## PROBLEM
Restate verbatim the lines between the one holding "# the valleys" and the one holding "return share * share * (3 - 2 * share)", both included, and no others.

## DATA EXCERPTS
---
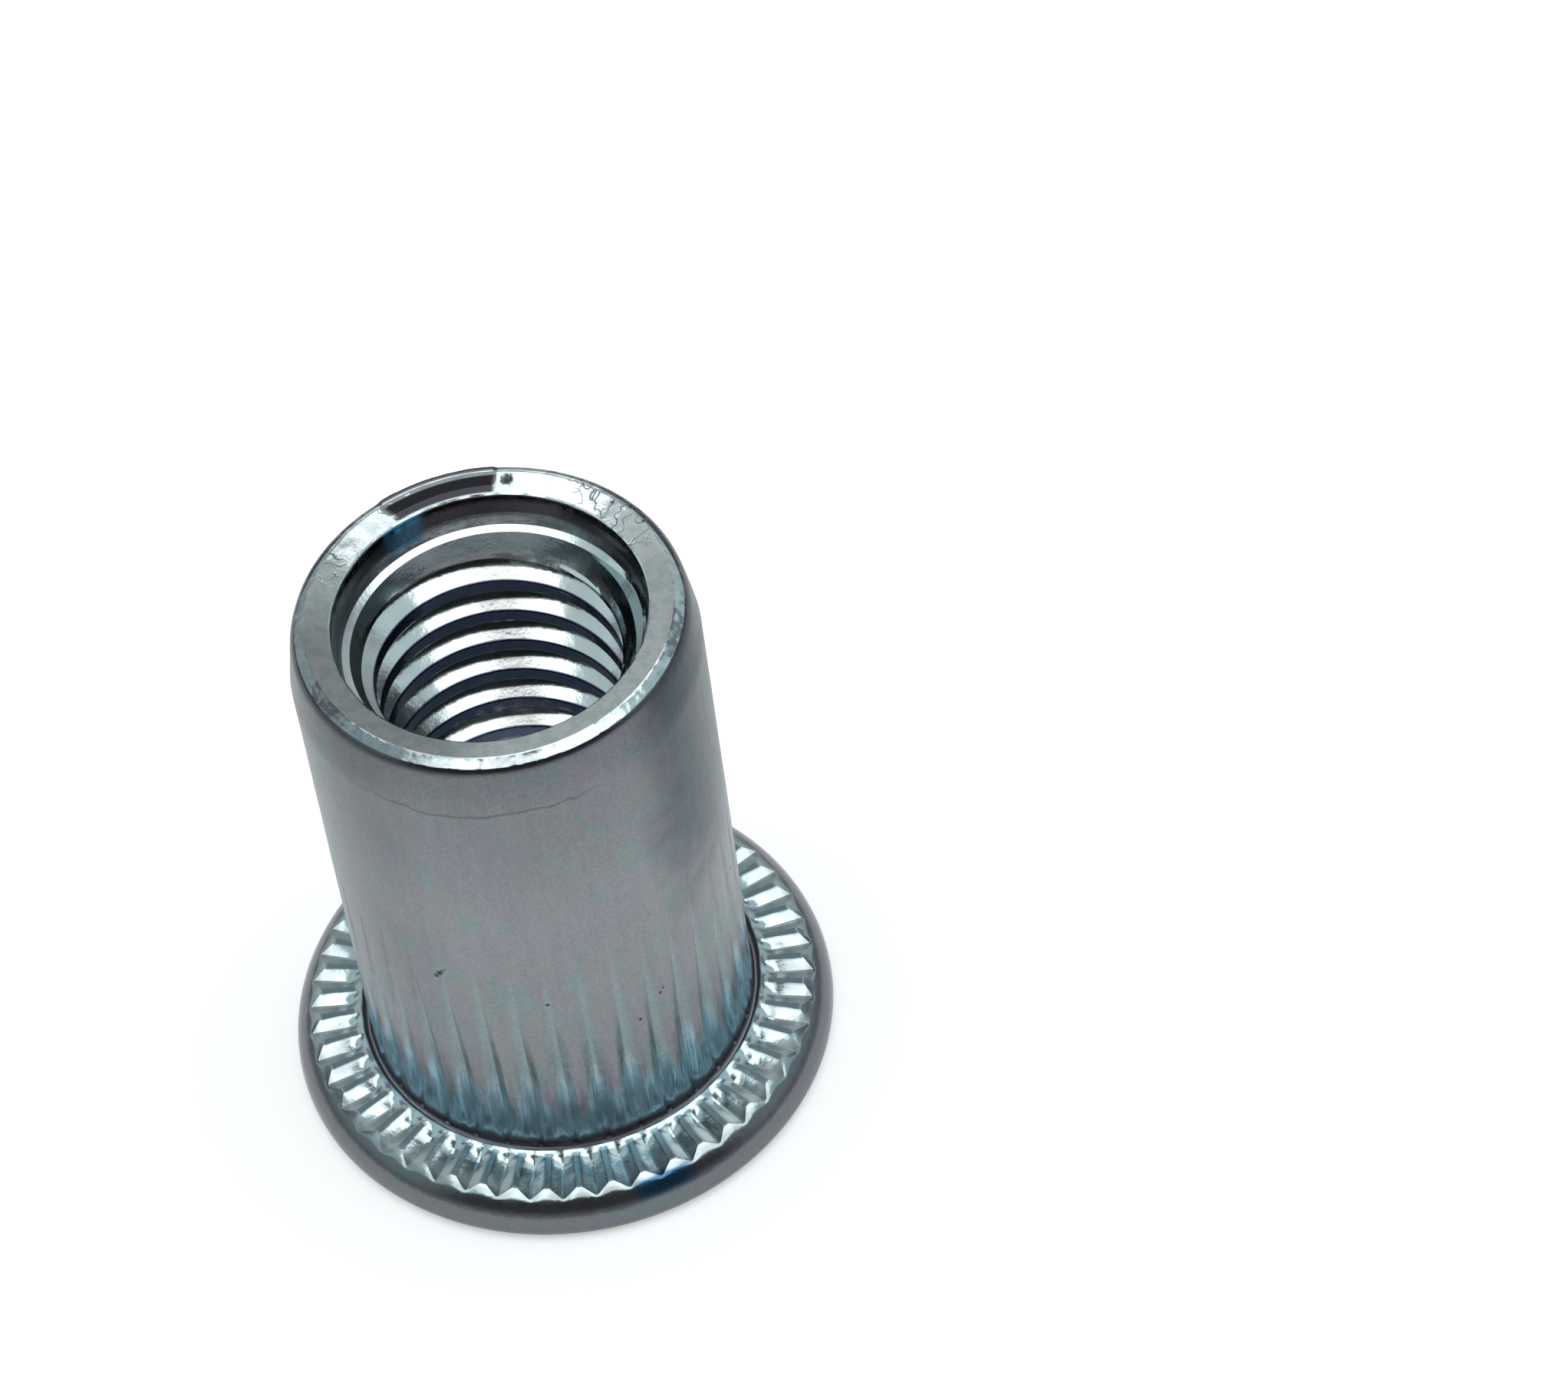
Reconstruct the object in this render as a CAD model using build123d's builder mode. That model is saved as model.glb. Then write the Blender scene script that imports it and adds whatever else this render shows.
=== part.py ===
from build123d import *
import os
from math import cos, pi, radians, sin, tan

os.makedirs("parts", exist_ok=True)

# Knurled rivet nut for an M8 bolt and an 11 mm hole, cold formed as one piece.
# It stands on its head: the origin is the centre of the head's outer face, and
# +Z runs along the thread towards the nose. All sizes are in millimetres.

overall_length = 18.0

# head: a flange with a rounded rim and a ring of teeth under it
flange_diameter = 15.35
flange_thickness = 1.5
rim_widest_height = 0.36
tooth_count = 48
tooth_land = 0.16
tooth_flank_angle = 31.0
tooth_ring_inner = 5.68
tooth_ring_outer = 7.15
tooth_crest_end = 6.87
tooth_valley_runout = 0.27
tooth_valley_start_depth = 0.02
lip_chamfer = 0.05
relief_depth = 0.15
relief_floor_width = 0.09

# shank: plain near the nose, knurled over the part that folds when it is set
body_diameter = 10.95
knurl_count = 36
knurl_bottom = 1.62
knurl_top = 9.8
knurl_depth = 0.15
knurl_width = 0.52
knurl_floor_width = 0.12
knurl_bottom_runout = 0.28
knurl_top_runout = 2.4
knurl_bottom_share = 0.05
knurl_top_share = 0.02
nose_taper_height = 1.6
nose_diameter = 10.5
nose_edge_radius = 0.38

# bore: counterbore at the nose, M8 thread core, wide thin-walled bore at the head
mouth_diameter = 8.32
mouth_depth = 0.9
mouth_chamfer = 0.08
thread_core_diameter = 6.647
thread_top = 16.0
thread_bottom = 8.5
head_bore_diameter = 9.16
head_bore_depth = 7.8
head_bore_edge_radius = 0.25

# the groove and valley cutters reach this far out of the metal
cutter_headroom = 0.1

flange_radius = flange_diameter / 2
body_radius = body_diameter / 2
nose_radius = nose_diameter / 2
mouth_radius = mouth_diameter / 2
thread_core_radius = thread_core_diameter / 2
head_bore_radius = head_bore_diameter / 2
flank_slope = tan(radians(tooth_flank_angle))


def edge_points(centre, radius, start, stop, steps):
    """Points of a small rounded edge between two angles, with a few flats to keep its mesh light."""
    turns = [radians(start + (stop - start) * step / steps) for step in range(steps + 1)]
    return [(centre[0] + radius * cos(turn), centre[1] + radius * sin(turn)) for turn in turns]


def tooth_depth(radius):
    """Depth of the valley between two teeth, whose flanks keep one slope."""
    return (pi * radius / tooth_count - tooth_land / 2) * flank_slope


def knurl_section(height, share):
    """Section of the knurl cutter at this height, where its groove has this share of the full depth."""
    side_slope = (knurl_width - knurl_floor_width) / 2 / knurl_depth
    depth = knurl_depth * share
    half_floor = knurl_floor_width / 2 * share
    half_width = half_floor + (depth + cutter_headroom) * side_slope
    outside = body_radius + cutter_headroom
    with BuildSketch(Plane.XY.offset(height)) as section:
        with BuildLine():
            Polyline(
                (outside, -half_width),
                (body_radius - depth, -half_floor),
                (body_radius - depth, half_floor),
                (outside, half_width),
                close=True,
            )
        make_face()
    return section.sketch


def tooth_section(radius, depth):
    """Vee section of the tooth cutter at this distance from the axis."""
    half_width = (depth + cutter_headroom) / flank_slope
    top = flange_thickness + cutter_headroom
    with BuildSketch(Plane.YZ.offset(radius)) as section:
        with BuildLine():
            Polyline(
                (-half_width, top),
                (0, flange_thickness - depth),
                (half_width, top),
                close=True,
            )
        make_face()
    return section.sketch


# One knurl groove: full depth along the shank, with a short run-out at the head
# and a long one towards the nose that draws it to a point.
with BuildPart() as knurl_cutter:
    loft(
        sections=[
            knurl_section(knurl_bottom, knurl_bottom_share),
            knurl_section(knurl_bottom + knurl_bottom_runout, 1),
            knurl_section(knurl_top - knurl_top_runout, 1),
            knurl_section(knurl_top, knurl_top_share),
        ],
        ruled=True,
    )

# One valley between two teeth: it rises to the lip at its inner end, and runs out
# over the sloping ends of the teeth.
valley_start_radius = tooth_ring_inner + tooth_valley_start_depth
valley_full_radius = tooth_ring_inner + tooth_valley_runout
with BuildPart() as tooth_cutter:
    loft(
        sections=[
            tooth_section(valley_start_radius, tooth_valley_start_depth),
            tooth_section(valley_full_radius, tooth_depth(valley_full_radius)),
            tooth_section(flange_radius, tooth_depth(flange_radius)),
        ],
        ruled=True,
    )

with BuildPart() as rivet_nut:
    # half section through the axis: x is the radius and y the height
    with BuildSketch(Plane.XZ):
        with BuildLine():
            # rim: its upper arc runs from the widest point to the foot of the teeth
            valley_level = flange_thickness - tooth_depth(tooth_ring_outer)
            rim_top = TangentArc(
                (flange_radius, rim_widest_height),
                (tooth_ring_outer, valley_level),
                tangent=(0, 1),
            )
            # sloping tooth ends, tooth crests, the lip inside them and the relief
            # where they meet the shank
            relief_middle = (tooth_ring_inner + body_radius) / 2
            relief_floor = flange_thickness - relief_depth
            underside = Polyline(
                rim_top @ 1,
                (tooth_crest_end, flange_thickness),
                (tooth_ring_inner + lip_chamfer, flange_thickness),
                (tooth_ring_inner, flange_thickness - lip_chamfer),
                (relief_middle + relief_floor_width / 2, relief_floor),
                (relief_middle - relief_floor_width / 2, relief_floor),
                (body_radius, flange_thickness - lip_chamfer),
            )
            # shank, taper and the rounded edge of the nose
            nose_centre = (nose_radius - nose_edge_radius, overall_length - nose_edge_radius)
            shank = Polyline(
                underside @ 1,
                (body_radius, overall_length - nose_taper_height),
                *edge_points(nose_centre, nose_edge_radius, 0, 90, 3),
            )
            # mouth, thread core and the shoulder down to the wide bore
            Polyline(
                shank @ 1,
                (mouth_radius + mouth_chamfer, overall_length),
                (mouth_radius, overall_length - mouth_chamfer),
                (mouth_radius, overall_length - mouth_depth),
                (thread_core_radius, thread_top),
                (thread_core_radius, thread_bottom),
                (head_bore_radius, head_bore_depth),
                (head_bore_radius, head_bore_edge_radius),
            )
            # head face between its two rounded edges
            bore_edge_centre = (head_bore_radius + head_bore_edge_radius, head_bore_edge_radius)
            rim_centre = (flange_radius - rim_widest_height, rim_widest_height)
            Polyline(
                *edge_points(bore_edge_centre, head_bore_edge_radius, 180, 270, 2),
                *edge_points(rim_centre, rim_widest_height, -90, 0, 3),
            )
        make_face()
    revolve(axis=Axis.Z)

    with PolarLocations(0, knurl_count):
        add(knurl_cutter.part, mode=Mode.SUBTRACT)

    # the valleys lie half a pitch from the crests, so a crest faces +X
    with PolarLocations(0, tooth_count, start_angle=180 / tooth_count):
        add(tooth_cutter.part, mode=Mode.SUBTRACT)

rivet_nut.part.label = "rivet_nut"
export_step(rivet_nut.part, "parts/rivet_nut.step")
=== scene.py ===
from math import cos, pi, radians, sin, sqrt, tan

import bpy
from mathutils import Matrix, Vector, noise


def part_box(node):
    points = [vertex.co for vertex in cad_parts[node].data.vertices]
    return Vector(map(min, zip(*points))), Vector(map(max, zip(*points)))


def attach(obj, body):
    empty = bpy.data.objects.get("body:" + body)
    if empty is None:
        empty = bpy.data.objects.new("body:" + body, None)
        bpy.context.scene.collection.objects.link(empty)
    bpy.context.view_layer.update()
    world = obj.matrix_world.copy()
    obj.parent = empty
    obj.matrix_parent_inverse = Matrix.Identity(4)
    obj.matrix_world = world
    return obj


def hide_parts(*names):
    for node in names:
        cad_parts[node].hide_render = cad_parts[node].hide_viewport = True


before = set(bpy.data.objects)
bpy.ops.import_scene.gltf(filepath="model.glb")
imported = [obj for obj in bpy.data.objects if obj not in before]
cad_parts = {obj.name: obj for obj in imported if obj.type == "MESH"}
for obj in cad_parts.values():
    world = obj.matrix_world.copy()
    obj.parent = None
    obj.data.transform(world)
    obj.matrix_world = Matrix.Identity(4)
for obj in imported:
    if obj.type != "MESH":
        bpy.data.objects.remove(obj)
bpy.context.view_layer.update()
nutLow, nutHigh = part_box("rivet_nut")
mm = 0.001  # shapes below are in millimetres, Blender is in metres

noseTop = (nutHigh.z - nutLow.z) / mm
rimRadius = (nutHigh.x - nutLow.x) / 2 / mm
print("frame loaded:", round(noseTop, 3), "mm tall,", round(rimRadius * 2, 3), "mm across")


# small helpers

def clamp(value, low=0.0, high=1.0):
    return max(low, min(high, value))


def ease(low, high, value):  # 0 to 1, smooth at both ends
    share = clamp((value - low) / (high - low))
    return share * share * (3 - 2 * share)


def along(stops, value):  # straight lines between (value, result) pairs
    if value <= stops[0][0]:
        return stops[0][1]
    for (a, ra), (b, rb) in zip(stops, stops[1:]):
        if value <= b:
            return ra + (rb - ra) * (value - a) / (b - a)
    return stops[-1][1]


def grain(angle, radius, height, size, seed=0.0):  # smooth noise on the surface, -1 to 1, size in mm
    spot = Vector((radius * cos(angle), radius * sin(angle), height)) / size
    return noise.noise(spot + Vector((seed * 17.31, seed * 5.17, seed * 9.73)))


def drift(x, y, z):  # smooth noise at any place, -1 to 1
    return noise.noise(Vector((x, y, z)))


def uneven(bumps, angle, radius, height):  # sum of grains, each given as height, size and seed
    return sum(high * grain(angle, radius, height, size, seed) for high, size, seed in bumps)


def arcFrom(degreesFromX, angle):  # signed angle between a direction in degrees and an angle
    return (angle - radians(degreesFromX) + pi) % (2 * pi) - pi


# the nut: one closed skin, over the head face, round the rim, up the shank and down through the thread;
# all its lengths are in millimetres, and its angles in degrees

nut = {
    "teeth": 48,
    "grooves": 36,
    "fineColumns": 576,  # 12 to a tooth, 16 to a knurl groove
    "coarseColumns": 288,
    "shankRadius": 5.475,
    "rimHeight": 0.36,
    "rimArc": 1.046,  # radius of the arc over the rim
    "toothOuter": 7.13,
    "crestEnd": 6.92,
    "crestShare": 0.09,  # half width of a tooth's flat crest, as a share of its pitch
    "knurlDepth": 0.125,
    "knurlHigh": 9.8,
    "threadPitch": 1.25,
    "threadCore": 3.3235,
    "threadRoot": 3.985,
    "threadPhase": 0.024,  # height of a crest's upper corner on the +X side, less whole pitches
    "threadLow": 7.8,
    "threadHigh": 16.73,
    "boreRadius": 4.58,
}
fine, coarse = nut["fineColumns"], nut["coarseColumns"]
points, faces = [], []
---
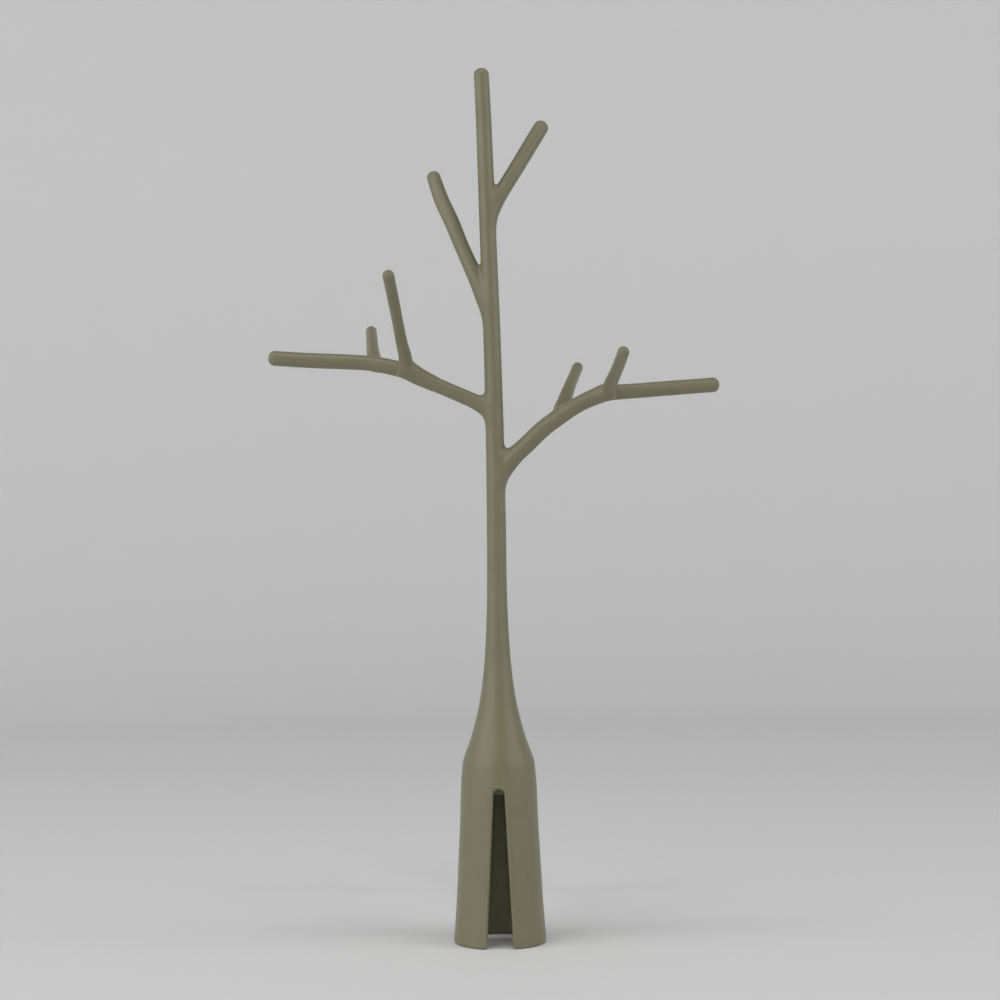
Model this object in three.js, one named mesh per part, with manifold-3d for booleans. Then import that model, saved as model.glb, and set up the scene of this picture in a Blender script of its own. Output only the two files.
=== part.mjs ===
---
## SOLUTION TO THIS TASK
    # the valleys lie half a pitch from the crests, so a crest faces +X
    with PolarLocations(0, tooth_count, start_angle=180 / tooth_count):
        add(tooth_cutter.part, mode=Mode.SUBTRACT)

rivet_nut.part.label = "rivet_nut"
export_step(rivet_nut.part, "parts/rivet_nut.step")
=== scene.py ===
from math import cos, pi, radians, sin, sqrt, tan

import bpy
from mathutils import Matrix, Vector, noise


def part_box(node):
    points = [vertex.co for vertex in cad_parts[node].data.vertices]
    return Vector(map(min, zip(*points))), Vector(map(max, zip(*points)))


def attach(obj, body):
    empty = bpy.data.objects.get("body:" + body)
    if empty is None:
        empty = bpy.data.objects.new("body:" + body, None)
        bpy.context.scene.collection.objects.link(empty)
    bpy.context.view_layer.update()
    world = obj.matrix_world.copy()
    obj.parent = empty
    obj.matrix_parent_inverse = Matrix.Identity(4)
    obj.matrix_world = world
    return obj


def hide_parts(*names):
    for node in names:
        cad_parts[node].hide_render = cad_parts[node].hide_viewport = True


before = set(bpy.data.objects)
bpy.ops.import_scene.gltf(filepath="model.glb")
imported = [obj for obj in bpy.data.objects if obj not in before]
cad_parts = {obj.name: obj for obj in imported if obj.type == "MESH"}
for obj in cad_parts.values():
    world = obj.matrix_world.copy()
    obj.parent = None
    obj.data.transform(world)
    obj.matrix_world = Matrix.Identity(4)
for obj in imported:
    if obj.type != "MESH":
        bpy.data.objects.remove(obj)
bpy.context.view_layer.update()
nutLow, nutHigh = part_box("rivet_nut")
mm = 0.001  # shapes below are in millimetres, Blender is in metres

noseTop = (nutHigh.z - nutLow.z) / mm
rimRadius = (nutHigh.x - nutLow.x) / 2 / mm
print("frame loaded:", round(noseTop, 3), "mm tall,", round(rimRadius * 2, 3), "mm across")


# small helpers

def clamp(value, low=0.0, high=1.0):
    return max(low, min(high, value))


def ease(low, high, value):  # 0 to 1, smooth at both ends
    share = clamp((value - low) / (high - low))
    return share * share * (3 - 2 * share)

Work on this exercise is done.